* Start Supplied data *

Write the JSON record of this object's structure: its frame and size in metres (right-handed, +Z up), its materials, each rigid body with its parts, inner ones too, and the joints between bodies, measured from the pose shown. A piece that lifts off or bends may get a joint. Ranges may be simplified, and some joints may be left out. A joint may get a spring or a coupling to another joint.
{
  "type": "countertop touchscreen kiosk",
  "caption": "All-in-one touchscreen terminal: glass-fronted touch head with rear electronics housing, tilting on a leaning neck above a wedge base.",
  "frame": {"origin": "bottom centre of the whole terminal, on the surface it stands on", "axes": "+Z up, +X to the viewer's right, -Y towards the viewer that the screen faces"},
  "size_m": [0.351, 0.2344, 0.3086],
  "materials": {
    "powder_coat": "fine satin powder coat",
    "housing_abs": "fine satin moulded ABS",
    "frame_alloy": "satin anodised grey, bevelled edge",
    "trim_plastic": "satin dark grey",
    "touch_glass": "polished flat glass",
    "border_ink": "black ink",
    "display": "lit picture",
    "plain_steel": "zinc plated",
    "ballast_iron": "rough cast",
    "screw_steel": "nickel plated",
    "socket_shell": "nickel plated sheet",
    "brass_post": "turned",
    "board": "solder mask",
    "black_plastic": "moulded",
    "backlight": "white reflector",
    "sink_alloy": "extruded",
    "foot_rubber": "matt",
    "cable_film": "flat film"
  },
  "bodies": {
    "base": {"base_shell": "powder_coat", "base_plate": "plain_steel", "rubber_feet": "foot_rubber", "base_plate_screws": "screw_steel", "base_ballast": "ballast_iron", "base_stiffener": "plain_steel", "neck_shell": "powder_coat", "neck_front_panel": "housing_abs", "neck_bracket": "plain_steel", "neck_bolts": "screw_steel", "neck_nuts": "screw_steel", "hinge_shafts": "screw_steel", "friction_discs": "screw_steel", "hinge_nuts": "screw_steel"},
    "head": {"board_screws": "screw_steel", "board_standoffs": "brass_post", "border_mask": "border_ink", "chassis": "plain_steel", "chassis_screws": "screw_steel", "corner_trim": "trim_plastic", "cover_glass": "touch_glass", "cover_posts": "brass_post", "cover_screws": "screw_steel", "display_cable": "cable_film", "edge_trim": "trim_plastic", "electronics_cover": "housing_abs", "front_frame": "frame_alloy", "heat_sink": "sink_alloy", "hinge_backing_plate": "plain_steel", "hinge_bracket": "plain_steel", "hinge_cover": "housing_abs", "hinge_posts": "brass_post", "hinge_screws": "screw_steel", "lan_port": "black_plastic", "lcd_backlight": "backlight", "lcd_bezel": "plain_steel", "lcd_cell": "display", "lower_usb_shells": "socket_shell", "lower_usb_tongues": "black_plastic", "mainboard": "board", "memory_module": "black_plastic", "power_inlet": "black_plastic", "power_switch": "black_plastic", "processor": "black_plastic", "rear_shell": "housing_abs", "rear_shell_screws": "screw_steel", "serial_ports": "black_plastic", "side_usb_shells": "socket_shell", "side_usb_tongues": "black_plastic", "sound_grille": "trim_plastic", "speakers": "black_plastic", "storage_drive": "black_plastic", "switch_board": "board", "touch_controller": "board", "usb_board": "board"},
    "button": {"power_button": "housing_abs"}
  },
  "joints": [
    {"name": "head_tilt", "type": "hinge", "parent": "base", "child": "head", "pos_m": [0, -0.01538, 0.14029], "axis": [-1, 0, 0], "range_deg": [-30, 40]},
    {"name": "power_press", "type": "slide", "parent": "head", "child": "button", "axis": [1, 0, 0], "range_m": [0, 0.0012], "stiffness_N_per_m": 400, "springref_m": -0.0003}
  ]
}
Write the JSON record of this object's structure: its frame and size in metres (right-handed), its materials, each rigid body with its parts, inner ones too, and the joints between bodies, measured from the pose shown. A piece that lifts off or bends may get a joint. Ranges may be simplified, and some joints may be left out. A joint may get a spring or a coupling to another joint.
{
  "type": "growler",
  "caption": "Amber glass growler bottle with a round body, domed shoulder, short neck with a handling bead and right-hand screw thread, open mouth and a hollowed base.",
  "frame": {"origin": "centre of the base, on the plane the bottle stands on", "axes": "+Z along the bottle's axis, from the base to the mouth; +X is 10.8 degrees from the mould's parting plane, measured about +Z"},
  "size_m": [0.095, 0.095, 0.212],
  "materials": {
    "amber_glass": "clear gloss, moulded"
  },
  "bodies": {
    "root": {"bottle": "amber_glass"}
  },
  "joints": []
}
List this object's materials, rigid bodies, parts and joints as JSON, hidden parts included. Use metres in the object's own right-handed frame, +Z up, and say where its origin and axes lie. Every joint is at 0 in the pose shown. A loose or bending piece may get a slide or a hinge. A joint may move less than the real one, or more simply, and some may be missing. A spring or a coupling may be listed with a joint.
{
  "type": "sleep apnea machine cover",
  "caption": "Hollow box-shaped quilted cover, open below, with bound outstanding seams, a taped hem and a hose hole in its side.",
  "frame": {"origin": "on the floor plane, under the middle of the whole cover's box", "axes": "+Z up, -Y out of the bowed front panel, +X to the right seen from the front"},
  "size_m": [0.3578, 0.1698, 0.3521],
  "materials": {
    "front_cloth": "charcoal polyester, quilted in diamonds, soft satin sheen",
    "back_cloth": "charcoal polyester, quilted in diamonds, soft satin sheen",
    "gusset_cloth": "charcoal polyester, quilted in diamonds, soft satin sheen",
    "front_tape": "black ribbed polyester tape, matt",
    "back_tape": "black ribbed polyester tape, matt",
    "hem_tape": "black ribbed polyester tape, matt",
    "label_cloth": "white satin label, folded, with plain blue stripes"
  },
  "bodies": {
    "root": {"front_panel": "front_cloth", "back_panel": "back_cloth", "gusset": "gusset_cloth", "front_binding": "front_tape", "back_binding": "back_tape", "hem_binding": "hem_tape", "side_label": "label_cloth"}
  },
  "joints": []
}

* End Supplied data *

# Directions for this task:
Print every entry exactly as it appears.

# Exercise output:
Write the JSON record of this object's structure: its frame and size in metres (right-handed, +Z up), its materials, each rigid body with its parts, inner ones too, and the joints between bodies, measured from the pose shown. A piece that lifts off or bends may get a joint. Ranges may be simplified, and some joints may be left out. A joint may get a spring or a coupling to another joint.
{
  "type": "countertop touchscreen kiosk",
  "caption": "All-in-one touchscreen terminal: glass-fronted touch head with rear electronics housing, tilting on a leaning neck above a wedge base.",
  "frame": {"origin": "bottom centre of the whole terminal, on the surface it stands on", "axes": "+Z up, +X to the viewer's right, -Y towards the viewer that the screen faces"},
  "size_m": [0.351, 0.2344, 0.3086],
  "materials": {
    "powder_coat": "fine satin powder coat",
    "housing_abs": "fine satin moulded ABS",
    "frame_alloy": "satin anodised grey, bevelled edge",
    "trim_plastic": "satin dark grey",
    "touch_glass": "polished flat glass",
    "border_ink": "black ink",
    "display": "lit picture",
    "plain_steel": "zinc plated",
    "ballast_iron": "rough cast",
    "screw_steel": "nickel plated",
    "socket_shell": "nickel plated sheet",
    "brass_post": "turned",
    "board": "solder mask",
    "black_plastic": "moulded",
    "backlight": "white reflector",
    "sink_alloy": "extruded",
    "foot_rubber": "matt",
    "cable_film": "flat film"
  },
  "bodies": {
    "base": {"base_shell": "powder_coat", "base_plate": "plain_steel", "rubber_feet": "foot_rubber", "base_plate_screws": "screw_steel", "base_ballast": "ballast_iron", "base_stiffener": "plain_steel", "neck_shell": "powder_coat", "neck_front_panel": "housing_abs", "neck_bracket": "plain_steel", "neck_bolts": "screw_steel", "neck_nuts": "screw_steel", "hinge_shafts": "screw_steel", "friction_discs": "screw_steel", "hinge_nuts": "screw_steel"},
    "head": {"board_screws": "screw_steel", "board_standoffs": "brass_post", "border_mask": "border_ink", "chassis": "plain_steel", "chassis_screws": "screw_steel", "corner_trim": "trim_plastic", "cover_glass": "touch_glass", "cover_posts": "brass_post", "cover_screws": "screw_steel", "display_cable": "cable_film", "edge_trim": "trim_plastic", "electronics_cover": "housing_abs", "front_frame": "frame_alloy", "heat_sink": "sink_alloy", "hinge_backing_plate": "plain_steel", "hinge_bracket": "plain_steel", "hinge_cover": "housing_abs", "hinge_posts": "brass_post", "hinge_screws": "screw_steel", "lan_port": "black_plastic", "lcd_backlight": "backlight", "lcd_bezel": "plain_steel", "lcd_cell": "display", "lower_usb_shells": "socket_shell", "lower_usb_tongues": "black_plastic", "mainboard": "board", "memory_module": "black_plastic", "power_inlet": "black_plastic", "power_switch": "black_plastic", "processor": "black_plastic", "rear_shell": "housing_abs", "rear_shell_screws": "screw_steel", "serial_ports": "black_plastic", "side_usb_shells": "socket_shell", "side_usb_tongues": "black_plastic", "sound_grille": "trim_plastic", "speakers": "black_plastic", "storage_drive": "black_plastic", "switch_board": "board", "touch_controller": "board", "usb_board": "board"},
    "button": {"power_button": "housing_abs"}
  },
  "joints": [
    {"name": "head_tilt", "type": "hinge", "parent": "base", "child": "head", "pos_m": [0, -0.01538, 0.14029], "axis": [-1, 0, 0], "range_deg": [-30, 40]},
    {"name": "power_press", "type": "slide", "parent": "head", "child": "button", "axis": [1, 0, 0], "range_m": [0, 0.0012], "stiffness_N_per_m": 400, "springref_m": -0.0003}
  ]
}
Write the JSON record of this object's structure: its frame and size in metres (right-handed), its materials, each rigid body with its parts, inner ones too, and the joints between bodies, measured from the pose shown. A piece that lifts off or bends may get a joint. Ranges may be simplified, and some joints may be left out. A joint may get a spring or a coupling to another joint.
{
  "type": "growler",
  "caption": "Amber glass growler bottle with a round body, domed shoulder, short neck with a handling bead and right-hand screw thread, open mouth and a hollowed base.",
  "frame": {"origin": "centre of the base, on the plane the bottle stands on", "axes": "+Z along the bottle's axis, from the base to the mouth; +X is 10.8 degrees from the mould's parting plane, measured about +Z"},
  "size_m": [0.095, 0.095, 0.212],
  "materials": {
    "amber_glass": "clear gloss, moulded"
  },
  "bodies": {
    "root": {"bottle": "amber_glass"}
  },
  "joints": []
}
List this object's materials, rigid bodies, parts and joints as JSON, hidden parts included. Use metres in the object's own right-handed frame, +Z up, and say where its origin and axes lie. Every joint is at 0 in the pose shown. A loose or bending piece may get a slide or a hinge. A joint may move less than the real one, or more simply, and some may be missing. A spring or a coupling may be listed with a joint.
{
  "type": "sleep apnea machine cover",
  "caption": "Hollow box-shaped quilted cover, open below, with bound outstanding seams, a taped hem and a hose hole in its side.",
  "frame": {"origin": "on the floor plane, under the middle of the whole cover's box", "axes": "+Z up, -Y out of the bowed front panel, +X to the right seen from the front"},
  "size_m": [0.3578, 0.1698, 0.3521],
  "materials": {
    "front_cloth": "charcoal polyester, quilted in diamonds, soft satin sheen",
    "back_cloth": "charcoal polyester, quilted in diamonds, soft satin sheen",
    "gusset_cloth": "charcoal polyester, quilted in diamonds, soft satin sheen",
    "front_tape": "black ribbed polyester tape, matt",
    "back_tape": "black ribbed polyester tape, matt",
    "hem_tape": "black ribbed polyester tape, matt",
    "label_cloth": "white satin label, folded, with plain blue stripes"
  },
  "bodies": {
    "root": {"front_panel": "front_cloth", "back_panel": "back_cloth", "gusset": "gusset_cloth", "front_binding": "front_tape", "back_binding": "back_tape", "hem_binding": "hem_tape", "side_label": "label_cloth"}
  },
  "joints": []
}